With respect to any services engaged in by a former State officer or employee which are funded through a federal grant, no §73(8) restriction applies, since any potential appearance would only be before a federal agency.

Finally, there is no §73(8) violation in circumstances where services are to be provided by a former State officer or employee to a not-for-profit corporation which is funded in large part though an appropriation from a legislative initiative directed to the corporation by the employee's former agency, even if the former employee's name may appear on a voucher to be submitted to the former agency. This conclusion is limited to circumstances where (1) the former State employee, while still employed in State service, had no role in obtaining the legislative initiative for the corporation; (2) where the former agency exercises no discretion in the choice of the recipient of the legislative initiative and exercises no role in the selection, approval or disapproval of staff or consultants to the recipient of the legislative funding, and (3) the services to be provided by the former State employee require no work to be performed on any application or proposal or other matter to be submitted to the former agency.

Inasmuch as the circumstances submitted by the requesting individual to the Commission for consideration did not include any situations where the lifetime ban of §73(8) would apply, the Commission did not address the application of the lifetime ban. Of course, the lifetime ban would apply, as stated above, to preclude any appearance, practicing, communicating or rendering of services before any State agency or receiving compensation for such services in relation to any case, proceeding, application or transaction with respect to which the former employee was directly concerned and in which he personally participated during the period of his service or employment or which was under his active consideration.

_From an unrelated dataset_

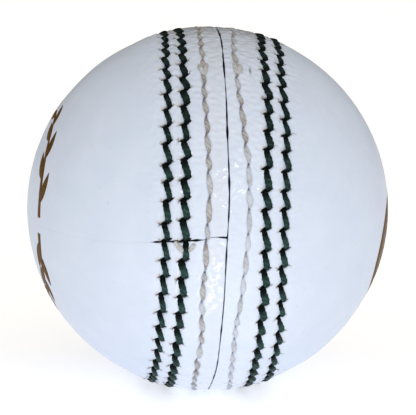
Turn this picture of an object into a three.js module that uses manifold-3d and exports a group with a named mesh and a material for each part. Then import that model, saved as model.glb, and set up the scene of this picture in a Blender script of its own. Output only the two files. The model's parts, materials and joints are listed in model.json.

This opinion, until and unless amended or revoked, is binding on the Commission in any subsequent proceeding concerning the person who requested it and who acted in good faith, unless material facts were omitted or misstated by the person in the request for an opinion.

All concur:

Angelo A. Costanza
Norman Lamm
Robert B. McKay, Members

Dated: February 15, 1990


ENDNOTES

1. In support of this finding, see §73(13) of the Public Officers Law which provides: "For the purposes of this section, a . . . state officer or employee . . . who is a member, associate, retired member, of counsel to, or shareholder of any firm, association or corporation shall not be deemed to have made an appearance under the provisions of this section solely by the submission to a state agency or city agency of any printed material or document bearing his or her name, but unsigned by him or her, such as by limited illustrations the name of the firm, association or corporation or the letterhead of any stationery, which pro forma serves only as an indication that he or she is such a member, associate, retired member, of counsel to, or shareholder."